Very special Aston Martin to see on the market! This Speed C streamliner was engineered and built as a LM-ready race prototype. Just eight of this C spec were produced, with this exact car thought to be the last Aston delivered before WWII. Army green paintwork is fitting, then, and quite fetching on the exotic shapes of the speedster fenders and bobtail trunk.
1940 Aston Martin Speed Model Type C
RM Monterey
13-15 August 2015
1940 Aston Martin Speed Model Type C
$750,000 – $950,000
- Chassis no. G40/718/U
- One of 23 full competition specification Speed Models produced
- One of only eight Type C versions
- Believed to be the final Aston Martin delivered during WWII
- International concours participant; extreme originality of components
- Very fast with striking, aerodynamic design
By the mid-1930s, Aston Martin was indeed one of the most admired of British sporting marques, now under the design and technical direction of Augustus “Bert” Bertelli. Undeniably pretty, they were purposeful, solidly engineered, hand-built, quick, and agile.
In early 1936, a new engine, funded by a £10,000 injection of capital by Sir Arthur Sutherland, was being developed by the company’s brilliant young engineer Claude Hill. Two liters in capacity, it was producing about 25 percent more power than the previous 1½-liter engine.

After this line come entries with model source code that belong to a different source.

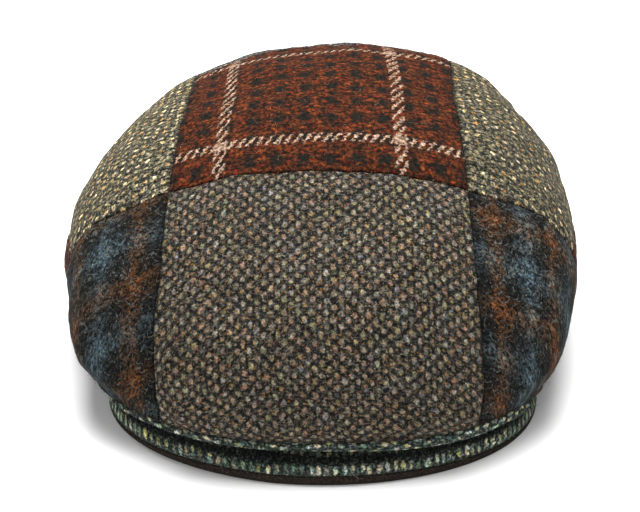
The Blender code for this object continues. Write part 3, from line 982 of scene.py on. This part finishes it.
def knotted(name, knots, yarns, grounds, gain, lowest, ragged=1.9, depth=0.75, specks=None,
            fibres=None, painted_shadow=None, cracks=0.0):
    """Columns of fuzzy knots, each of two yarns, over a dark ground of crossed flecks."""
    w = Weave(name)
    u = w.u + w.sway(1.3, seed=1.0) * ragged + w.sway(14, seed=3.0) * 3
    v = w.v + w.sway(1.3, seed=2.0) * ragged + w.sway(14, seed=4.0) * 4
    column = (u / knots.pitch).floor()
    along = v / knots.repeat + column * knots.stagger + knots.start
    row = along.floor()
    x_stray = (w.chance(column, row, seed=1.0) - 0.5) * knots.stray
    y_stray = (w.chance(column, row, seed=2.0) - 0.5) * (knots.stray * 1.4)
    x = ((u / knots.pitch).fract() - 0.5) * knots.pitch + x_stray
    y = (along.fract() - 0.5) * knots.repeat + y_stray
    size = 0.88 + w.chance(column, row, seed=3.0) * 0.24
    x_share = x / (size * knots.half_width)
    y_share = y / (size * knots.half_height)
    worn = 0.6 + w.blotches(1.2, 1.2, seed=12.0) * 0.5
    mask = (x_share * x_share + y_share * y_share).step(1.4, 0.1) * worn
    half = (x + y * 0.6 + w.sway(2.0, seed=5.0) * 2).above(0.0)
    pick = w.chance(column * 2 + half, row, seed=6.0) * 0.7 + w.chance(column, seed=8.0) * 0.3
    yarn = w.palette(pick, yarns, sharp=True)
    light = w.chance(column, row, seed=7.0).step(knots.dim, 1.0) * (1 - lowest) + lowest
    fleck = w.blotches(knots.ground_width, 1.2, seed=9.0)
    ground = w.palette(fleck * 0.6 + w.blotches(1.3, 2.6, seed=10.0) * 0.4, grounds)
    # Painted light and shade: each knot's yarn is lighter at its middle and darker towards its edge, as on a
    # rounded knot
    mixed = w.blend((mask * 1.25).at_most(1.0), ground, w.dimmed(yarn, light * (0.65 + mask * 0.5)))
    if cracks:
        between = (along.fract() - 0.5).size().step(0.38, 0.47) * (x / knots.pitch).size().step(0.5, 0.3)
        mixed = w.dimmed(mixed, 1 - between * cracks)
    cloud = w.blotches(6.5, 9.0, seed=37.0, detail=2.0)
    mixed = w.tinted(w.dimmed(mixed, 0.8 + cloud * 0.4), 5.0, seed=39.0, strength=0.35)
    colour = w.wool(mixed, depth=depth)
    if fibres:
        colour = w.strewn(colour, fibres, 1.9, seed=35.0, strength=0.4)
    if specks:
        colour = w.specked(colour, specks, 1.2, seed=31.0, strength=0.5)
    # Painted shadow: the cloth is darkened further round from its first edge, falling to 0.3 between the two
    # distances, where it lies in shade under the strip
    if painted_shadow:
        colour = w.dimmed(colour, w.v.step(*painted_shadow) * 0.7 + 0.3)
    w.finish(colour, mask * 0.6 + w.relief * 0.5, relief=0.45, gain=gain)


def rust_plaid():
    """Brushed rust cloth with ragged dark blots, and a wide overcheck of cream twill dashes."""
    w = Weave("rust_plaid")
    streak = w.blotches(5.0, 2.8, seed=5.0, detail=2.0)
    fleck = w.blotches(2.0, 2.2, seed=7.0)
    colour = w.palette(streak * 0.55 + fleck * 0.45, RUST_TONES)
    red = w.blotches(2.4, 1.7, seed=8.0).step(0.85, 1.0) * 0.75
    colour = w.blend(red, colour, tone(190, 50, 24))
    u = w.u + w.sway(2.4, seed=11.0, detail=2.0) * 6
    v = w.v + w.sway(2.4, seed=12.0, detail=2.0) * 6
    across = ((u / blot_pitch).fract() - 0.5).size().step(0.36, 0.08)
    along = ((v / blot_drop).fract() - 0.5).size().step(0.36, 0.08)
    blot = across * along * (0.6 + w.blotches(2.6, 1.8, seed=16.0) * 0.6) + across * 0.12 + along * 0.12
    colour = w.dimmed(w.blend(blot, colour, tone(44, 41, 33)), 0.7)
    phase = (w.v / dash_drop - w.u / dash_run + w.sway(1.6, seed=14.0) * 1.2).fract()
    dash = (phase - 0.5).size().step(0.27, 0.1)
    upright = beside_line(w, w.u, OVERCHECK_UPRIGHTS)
    level = beside_line(w, w.v, OVERCHECK_LEVELS)
    lines = (upright * dash).at_least(level * dash).at_least(upright * level * 0.8)
    cream = w.palette(w.blotches(0.8, 0.6, seed=15.0), CREAM_TONES)
    colour = w.wool(w.blend(lines, colour, cream), depth=0.75, hairs=0.2, grit_width=1.6)
    w.finish(colour, w.relief * 0.6 + lines * 0.3 + streak * 0.3, relief=0.45, gain=0.31, sheen=0.0)


def beside_line(w, across, lines):
    """1 within the width of either of two lines of the overcheck, with a fuzzy edge."""
    wander = w.sway(1.2, seed=13.0) * 1.6
    first, second = ((across - line + wander).size().step(line_clear, line_full) for line in lines)
    return first.at_least(second)


def blue_check(name, warp, weft, gain):
    """A blurred brushed check of blue grey and rust bands on near black."""
    w = Weave(name)
    u = w.u + w.sway(6, seed=1.0, detail=3.0) * 17
    v = w.v + w.sway(6, seed=2.0, detail=3.0) * 17
    warp_colour = w.palette(((u - warp.rust) / warp.period).fract(), CHECK_BANDS)
    weft_colour = w.palette(((v - weft.rust) / weft.period).fract(), CHECK_BANDS)
    pick = w.blotches(1.8, 1.8, seed=9.0)
    mixed = w.blend(0.15 + pick * 0.7, warp_colour, weft_colour)
    crossed = w.blend(1.0, warp_colour, weft_colour, "MULTIPLY")
    colour = w.blend(1.0, w.dimmed(mixed, 0.62), w.dimmed(crossed, 2.4), "ADD")
    clump = w.blotches(2.5, 2.5, seed=33.0, detail=2.0)
    # Painted shade: the cloth is darker within about 6 mm of its first edge, the long seam beside the middle
    # patch
    gain = w.u.step(0.5, 6.0) * (gain * 0.4) + gain * 0.6
    colour = w.wool(w.dimmed(colour, 0.15 + clump * 1.75), depth=1.0, hairs=1.0)
    colour = w.strewn(colour, LOOSE_FIBRES, 2.4, seed=41.0, strength=0.95)
    w.finish(colour, w.relief * 0.6 + clump * 0.5, relief=0.5, gain=gain, sheen=0.0)


def brown_cloth():
    """A plain dark cloth of mixed fibres in slanted fine rows."""
    w = Weave("dark_brown")
    rib = 1 - (((w.u + w.v) / rib_pitch).fract() - 0.5).size() * 2
    share = w.blotches(0.56, 0.35, seed=9.0) * 0.7 + rib * 0.2 + w.sway(3.0, seed=2.0) * 0.5
    colour = w.wool(w.palette(share, BROWN_TONES), hairs=0.3)
    w.finish(colour, rib * 0.4 + w.relief * 0.5, relief=0.15, gain=0.9)


def fuzz(name, colours):
    """Loose fibres, each of one colour."""
    w = Weave(name)
    colour = w.palette(w.chance(w.u + 0.5), colours, sharp=True)
    w.fill(w.shader, {"Base Color": colour, "Roughness": 0.8, "Specular IOR Level": 0.2})


# A check's bands, in millimetres: the place of a rust one, and how soon they repeat
Bands = namedtuple("Bands", "rust period")

# Colours as a screen shows them
RUST_TONES = [(26, 19, 14), (60, 34, 21), (108, 57, 28), (150, 76, 36), (218, 112, 52)]
CREAM_TONES = [(176, 122, 96), (222, 184, 154), (244, 222, 196)]
CHECK_BANDS = [(120, 80, 46), (100, 69, 43), (41, 40, 35), (38, 40, 38), (60, 72, 77),
               (98, 115, 122), (60, 72, 77), (38, 40, 38), (41, 40, 35), (96, 67, 43)]
LOOSE_FIBRES = [(120, 122, 116), (150, 152, 144), (104, 112, 112), (132, 126, 112)]
BARLEYCORN_YARNS = [(152, 140, 124), (134, 131, 126), (160, 146, 108), (160, 128, 100), (156, 151, 138),
                    (148, 134, 118), (143, 139, 110), (156, 127, 108), (134, 113, 95), (120, 124, 128)]
BARLEYCORN_GROUNDS = [(13, 14, 12), (28, 28, 25), (52, 50, 44), (100, 96, 86)]
BARLEYCORN_SPECKS = [(196, 122, 48), (176, 160, 60), (120, 128, 140), (186, 100, 60), (206, 190, 150)]
OLIVE_YARNS = [(228, 206, 152), (206, 184, 132), (238, 216, 168), (216, 160, 92), (178, 164, 124),
               (228, 210, 172), (198, 174, 118), (222, 182, 130)]
OLIVE_GROUNDS = [(14, 17, 17), (44, 45, 38), (96, 91, 73), (162, 151, 122)]
GREEN_YARNS = [(152, 154, 126), (130, 140, 118), (108, 126, 106), (160, 152, 122), (92, 112, 102),
               (138, 140, 128), (150, 148, 98), (146, 136, 122)]
GREEN_GROUNDS = [(12, 14, 13), (24, 28, 26), (44, 50, 46), (84, 91, 82)]
GREY_YARNS = [(150, 148, 140), (128, 127, 122), (168, 164, 150), (140, 136, 126), (116, 118, 118)]
GREY_GROUNDS = [(24, 25, 25), (44, 45, 44), (68, 68, 65), (104, 103, 98)]
BROWN_TONES = [(18, 15, 12), (34, 28, 23), (54, 44, 36)]

FUZZ_TONES = {
    "barleycorn_tweed": [(128, 122, 110), (96, 92, 84), (120, 92, 66), (54, 52, 48), (76, 74, 68)],
    "blue_check_tweed": [(92, 98, 100), (60, 68, 72), (96, 62, 40), (38, 40, 40), (70, 72, 70)],
    "rust_plaid_tweed": [(120, 60, 34), (144, 80, 52), (84, 42, 26), (60, 38, 30), (160, 120, 94)],
    "olive_tweed": [(150, 142, 112), (108, 102, 80), (170, 158, 118), (58, 58, 50), (78, 76, 60)],
    "grey_tweed": [(130, 130, 124), (90, 90, 86), (58, 58, 58)],
    "green_tweed": [(108, 116, 98), (74, 86, 72), (134, 134, 110), (42, 50, 42), (90, 94, 86)],
}

# Places and lengths on the cloth, in millimetres
blot_pitch = 11.0
blot_drop = 12.9
OVERCHECK_UPRIGHTS = [-40.0, 34.0]
OVERCHECK_LEVELS = [18.5, 107.0]
line_clear = 3.1             # how far from its middle a line of the overcheck ends
line_full = 2.2              # and how far it is full
dash_drop = 7.4
dash_run = 3.9
rib_pitch = 1.9


def make_weaves():
    barleycorn = Knots(pitch=2.65, repeat=5.2, half_width=1.08, half_height=1.4, stray=0.2,
                       stagger=0.5, ground_width=2.6)
    olive = Knots(pitch=4.8, repeat=4.6, half_width=1.2, half_height=1.15, stray=0.9,
                  stagger=0.15, ground_width=2.4, dim=0.3)
    squiggles = Knots(pitch=4.3, repeat=3.4, half_width=1.6, half_height=0.85, stray=1.0,
                      stagger=0.5, ground_width=1.6, start=0.15)
    floats = Knots(pitch=3.3, repeat=8.5, half_width=1.0, half_height=2.1, stray=0.9,
                   stagger=0.0, ground_width=1.2, start=0.2, dim=0.1)
    for slot, tones in FUZZ_TONES.items():
        fuzz("fuzz_" + slot, tones)
    knotted("barleycorn", barleycorn, BARLEYCORN_YARNS, BARLEYCORN_GROUNDS, gain=0.465, lowest=0.65,
            ragged=1.5, depth=0.7, specks=BARLEYCORN_SPECKS, fibres=LOOSE_FIBRES)
    # Painted light: one olive cloth in two copies, the left one painted lighter and with more contrast, the
    # right one darker, as if lit from the left
    knotted("olive_left", olive, OLIVE_YARNS, OLIVE_GROUNDS, gain=0.64, lowest=0.5, depth=0.9, cracks=0.8)
    knotted("olive_right", olive, OLIVE_YARNS, OLIVE_GROUNDS, gain=0.55, lowest=0.35, ragged=2.6, cracks=0.6)
    knotted("green_strip", squiggles, GREEN_YARNS, GREEN_GROUNDS, gain=1.4, lowest=0.5)
    # the peak's cover gets a painted shadow on its top, under the strip
    knotted("green_peak", floats, GREEN_YARNS, GREEN_GROUNDS, gain=1.55, lowest=0.4, painted_shadow=(6.6, 3.4))
    knotted("grey", barleycorn, GREY_YARNS, GREY_GROUNDS, gain=0.55, lowest=0.5, ragged=2.2)
    blue_check("blue_check_left", Bands(9.0, 36.0), Bands(-2.0, 38.0), gain=0.34)
    blue_check("blue_check_right", Bands(7.5, 30.0), Bands(9.0, 38.0), gain=0.41)
    rust_plaid()
    brown_cloth()


# Camera and floor
camera_distance = 0.5606
camera_rise = radians(30.615)
camera_target = Vector((-0.00027, -0.0011, 0.0268))
camera_lens = 67.76
camera_sensor = 36.0
floor_size = 14.0
floor_gap = 0.1 * MM
floor_grey = 0.8
light_target = Vector((0, 0, 0.05))
world_strength = 0.4


def add_camera():
    data = bpy.data.cameras.new("camera")
    data.lens = camera_lens
    data.sensor_width = camera_sensor
    camera = add_object("camera", data)
    back = Vector((0, -cos(camera_rise), sin(camera_rise)))
    camera.location = camera_target + back * camera_distance
    camera.rotation_euler = back.to_track_quat("Z", "Y").to_euler()
    bpy.context.scene.camera = camera


def add_floor():
    half = floor_size / 2
    corners = [(-half, -half, 0), (half, -half, 0), (half, half, 0), (-half, half, 0)]
    mesh = bpy.data.meshes.new("floor")
    mesh.from_pydata(corners, [], [(0, 1, 2, 3)])
    material = bpy.data.materials.new("floor")
    material.use_nodes = True
    inputs = material.node_tree.nodes["Principled BSDF"].inputs
    inputs["Base Color"].default_value = (floor_grey, floor_grey, floor_grey, 1)
    inputs["Roughness"].default_value = 0.7
    inputs["Specular IOR Level"].default_value = 0.1
    mesh.materials.append(material)
    floor = add_object("floor", mesh)
    floor.location.z = -floor_gap


def add_light(name, place, size, power):
    data = bpy.data.lights.new(name, "AREA")
    data.shape = "SQUARE"
    data.size = size
    data.energy = power
    light = add_object(name, data)
    light.location = place
    light.rotation_euler = (Vector(place) - light_target).to_track_quat("Z", "Y").to_euler()


def add_studio():
    """White light from all round, a soft light overhead and a weak one in front."""
    world = bpy.data.worlds.new("studio")
    world.use_nodes = True
    inputs = world.node_tree.nodes["Background"].inputs
    inputs["Color"].default_value = (1.0, 1.0, 1.0, 1)
    inputs["Strength"].default_value = world_strength
    bpy.context.scene.world = world
    add_light("overhead", place=(-0.01, 0.26, 1.08), size=0.72, power=33.5)
    add_light("front_fill", place=(-0.25, -1.15, 0.45), size=0.8, power=6.5)
    bpy.context.scene.view_settings.view_transform = "Standard"


make_weaves()
for patch in PATCHES:
    build_patch(patch)
build_strip()
build_peak()
add_floor()
add_studio()
add_camera()
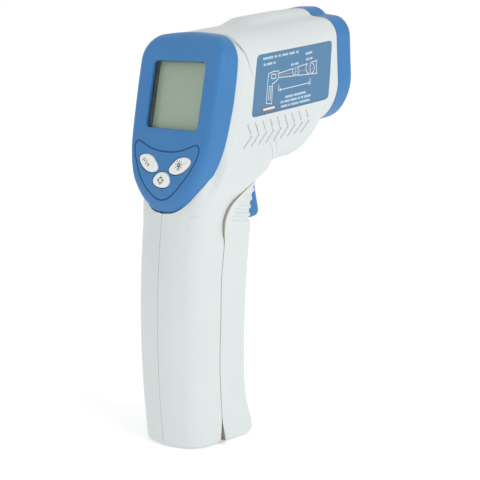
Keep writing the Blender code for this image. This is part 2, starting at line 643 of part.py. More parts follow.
def make_optics():
    axis = barrel_axis()
    barrel = turned("sensor_barrel", [(0, 7.6), (19, 7.6), (23, 9.1), (31.4, 9.1)],
                    at_barrel(66, 134.5), axis, BLACK, 28)
    funnel = [(0, 4.6), (2.4, 4.6), (2.4, 6.2), (4.2, 6.2), (4.2, 5.0), (18.5, 8.4)]
    cut(barrel, turned("funnel", funnel, at_barrel(79, 134.5), axis, BLACK, 28))
    cut(barrel, turned("chamber", [(0, 5.6), (14.5, 5.6)], at_barrel(65, 134.5), axis, BLACK, 28))
    turned("ir_lens", [(0, 5.8), (0.9, 5.8), (1.3, 3.0)], at_barrel(81.65, 134.5), axis, GERMANIUM, 24)
    turned("thermopile_sensor", [(0, 4.9), (0.8, 4.9), (0.8, 4.2), (5.2, 4.2), (5.5, 3.8)],
           at_barrel(68, 134.5), axis, STEEL, 24)
    turned("sensor_board", [(0, 9.0), (1.6, 9.0)], at_barrel(64.0, 134.5), axis, BOARD, 8)
    turned("laser_module", [(0, 2.2), (1.5, 2.6), (20.5, 2.6)], at_barrel(74, 153.2), axis, BRASS, 16)
    turned("laser_window", [(0, 1.95), (1.2, 1.95)], at_barrel(96.8, 153.2), axis, CLEAR, 16)


def make_power():
    """The battery on its tray, with its snap cap, and the leads up to the board."""
    half = BATTERY[0] / 2
    back, front = BATTERY_BACK, BATTERY_BACK + BATTERY[1]
    outline = rounded_outline([(-half, back), (half, back), (half, front), (-half, front)], 2.4)
    foot, top = BATTERY_FOOT, BATTERY_FOOT + BATTERY[2]
    battery = skin_rings("battery_9v", [[(x, y, z) for x, y in outline] for z in (foot, top)], BATTERY_SKIN)
    middle = (back + front) / 2
    join(battery, cylinder("small_stud", (6.4, middle, top - 0.5), (0, 0, 1), 3.0, 2.9, STEEL, 14))
    join(battery, cylinder("large_stud", (-6.4, middle, top - 0.5), (0, 0, 1), 3.0, 3.9, STEEL, 6))
    snap = rounded_outline([(-12, middle - 6), (12, middle - 6), (12, middle + 6), (-12, middle + 6)], 3)
    skin_rings("battery_snap", [[(x, y, z) for x, y in snap] for z in (top + 2.9, top + 6.4)], BLACK)
    tray = box("battery_tray", (-11.8, 6.4, 12.5), (11.8, 8.0, 66.0), WHITE)
    join(tray, box("shelf", (-11.8, 7.0, 12.5), (11.8, 24.0, 18.6)))
    cut(tray, box("shelf_hollow", (-10.0, 8.6, 11.0), (10.0, 30.0, 16.8)))
    for name, x, material in (("lead_red", 3.0, RED), ("lead_black", -3.0, BLACK)):
        route = [(x * 2, middle, top + 6.8), (x * 1.6, middle - 1, top + 10), (x, 14.6, 84.0),
                 (x, 13.6, 90.0), (x, 14.2, 95.0), (x, 14.6, 99.4)]
        tube(name, route, 0.65, material)
    tube("sensor_cable", [(0, 50.6, 131.6), (0, 47.0, 131.0), (2.0, 41.0, 127.0), (4.0, 34.0, 124.5),
                          (5.0, 27.0, 125.0), (5.0, 21.4, 126.0)], 1.1, BLACK)
    tube("laser_cable", [(0, 58.6, 151.6), (-1.0, 54.0, 150.5), (-4.0, 44.0, 145.0), (-6.0, 34.0, 141.0),
                         (-6.0, 24.6, 138.4)], 0.8, BLACK)


def make_labels():
    outline = rounded_outline(LABEL_OUTLINE, 1.8)
    outline = shifted_line(outline + outline[:1], -0.25)[:-1]
    prism_x("right_label", outline, 20.2, 20.5, LABEL)
    prism_x("left_label", outline, -20.5, -20.2, LABEL)


def centre_on_axis(name, y, z):
    """Put a moving piece's origin on its joint's axis."""
    obj = bpy.data.objects[name]
    pivot = to_world(0.0, y, z)
    obj.data.transform(Matrix.Translation(-pivot))
    obj.location = pivot


make_housings()
make_housing_screws()
make_bezel()
make_nose_cap()
make_door()
make_buttons()
make_trigger()
make_door_pin()
make_display()
make_boards()
make_optics()
make_power()
make_labels()
centre_on_axis("battery_door", *DOOR_PIVOT)
centre_on_axis("trigger", *TRIGGER_PIVOT)
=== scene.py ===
"""Looks of the infrared thermometer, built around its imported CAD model.

Side-view sizes are in millimetres from the handle's back edge at its foot: x to the user's right,
y towards the nose, z up.  world() turns them into metres in the frame of the CAD model.
"""

from contextlib import contextmanager
from math import cos, hypot, pi, radians, sin

import bmesh
import bpy
import numpy as np
from mathutils import Matrix, Quaternion, Vector

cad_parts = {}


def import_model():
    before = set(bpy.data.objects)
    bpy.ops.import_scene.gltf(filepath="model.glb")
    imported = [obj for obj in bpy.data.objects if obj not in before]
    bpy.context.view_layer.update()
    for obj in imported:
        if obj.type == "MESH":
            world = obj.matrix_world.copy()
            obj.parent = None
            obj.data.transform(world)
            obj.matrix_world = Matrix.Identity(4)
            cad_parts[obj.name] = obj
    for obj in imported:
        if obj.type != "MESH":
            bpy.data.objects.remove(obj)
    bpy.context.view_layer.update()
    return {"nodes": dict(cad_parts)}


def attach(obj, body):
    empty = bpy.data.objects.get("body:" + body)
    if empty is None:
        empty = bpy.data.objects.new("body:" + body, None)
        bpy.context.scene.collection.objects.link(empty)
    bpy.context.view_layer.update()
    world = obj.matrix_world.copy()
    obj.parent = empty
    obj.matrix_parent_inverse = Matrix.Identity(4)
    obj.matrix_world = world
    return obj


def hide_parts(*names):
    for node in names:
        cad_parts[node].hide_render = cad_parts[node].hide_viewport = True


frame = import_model()

# ---------------------------------------------------------------- driving sizes (mm)
MM = 0.001
SHIFT = -42.5                # side-view y of the handle's back edge, seen from the CAD's origin
SEAM_GAP = 0.13              # half of the line between two mouldings
PART_GAP = 0.06              # the same between the two casing halves
SHELL = 1.9                  # wall of the mouldings
EDGE_BEVEL = 0.16            # softening of the mouldings' edges

# the barrel rises by its slope; distances along it are measured on the barrel's own axis
BARREL_SLOPE = 0.1
BARREL_AXIS = 134.5          # height of the sensor's axis at the seam
NOSE_SEAM = 89.5             # distance at which the barrel's heights are given
NOSE_SPLIT = 88.3            # where the nose cap's edge shows
NOSE_FRONT = 98.3
NOSE_BEHIND = 82.0           # a section of the casing that lines up with the cap
NOSE_HALF = 20.5
NOSE_TOP, NOSE_BOTTOM = (156.6, 2.2), (114.9, 0.2)     # height, and how far it leans ahead
NOSE_EDGE = 3.0
FUNNEL_RADIUS, FUNNEL_EDGE, FUNNEL_END = 10.4, 0.8, 92.0
BEAM_HOLE = (94, 153.2, 2.3)          # the laser's hole: distance, height and radius
RIB_HALF, RIB_FLAT, RIB_HEIGHT = 8.4, 3.2, 2.5
RIB_START, RIB_FULL = 37.0, 45.5      # side-view y between which the rib rises from the roof
ROOF_LOW = 148.0                      # stations whose outer z is higher lie along the roof

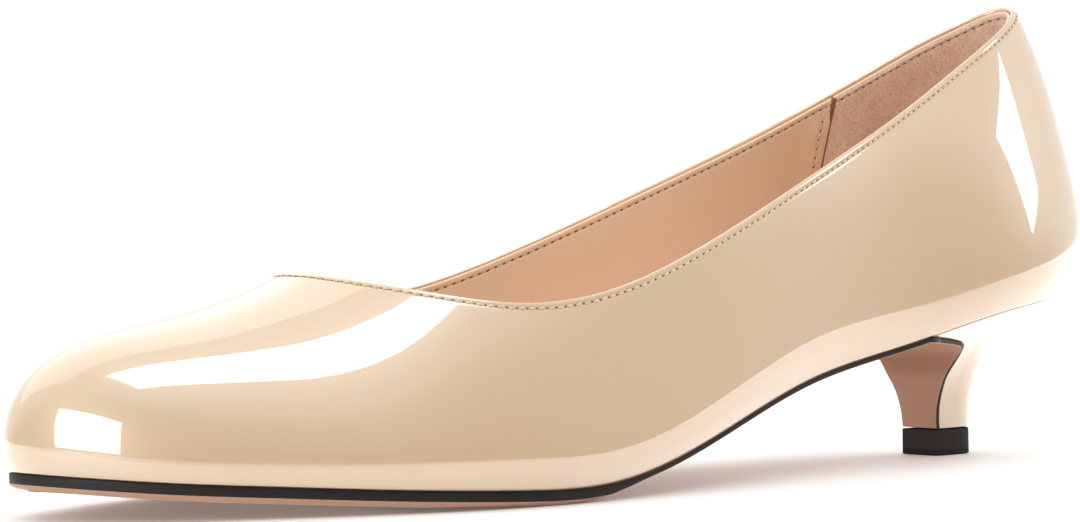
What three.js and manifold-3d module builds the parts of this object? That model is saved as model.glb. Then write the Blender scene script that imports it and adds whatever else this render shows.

This 2-liter was a completely new unit, with larger 1?-inch carburetors and higher lift cams, and was importantly fitted with a dry sump. These Works engines eventually produced 125 brake horsepower, so encouraging in fact that the decision was taken to design a new chassis into which it could be fitted. This was to become the legendary Speed Model, the first two purpose-built in 1936 to uphold the extraordinary successes for Aston Martin at Le Mans in 1934 and 1935.
The new chassis was stronger than that of even its predecessor, the mighty Mark II Le Mans. The wheelbase was one inch shorter than the earlier 1½-liter cars but the track two inches wider. The advanced hydraulic brake system by Lockheed was in effect two separate circuits, front and rear, with built-in redundancy for safety. The cost was enormous, allegedly almost 15 percent that of the whole car. However, it did work superbly well, and few cars with drum brakes, right up to the advent of discs, had better braking than a Speed Model Aston Martin.
In addition to the new engine, an entirely new gearbox was developed. Easily capable of handling 200 brake horsepower and with close ratios and constant mesh gears on the input and main shafts (the ratios of which could easily be changed to lengthen or shorten the intermediate gear ratios), it was one of the finest pieces of engineering to come out of the pre-war Aston Martin factory. While other manufacturers were developing synchromesh gearboxes, Bertelli and Hill understood that all racers needed to do was get into the next gear as quickly as possible. Publicity materials featured the “racing type gearbox, designed for lightning changes up or down,” and one of the joys of driving a good Speed Model remains, to this day, mastering the rewarding gearbox.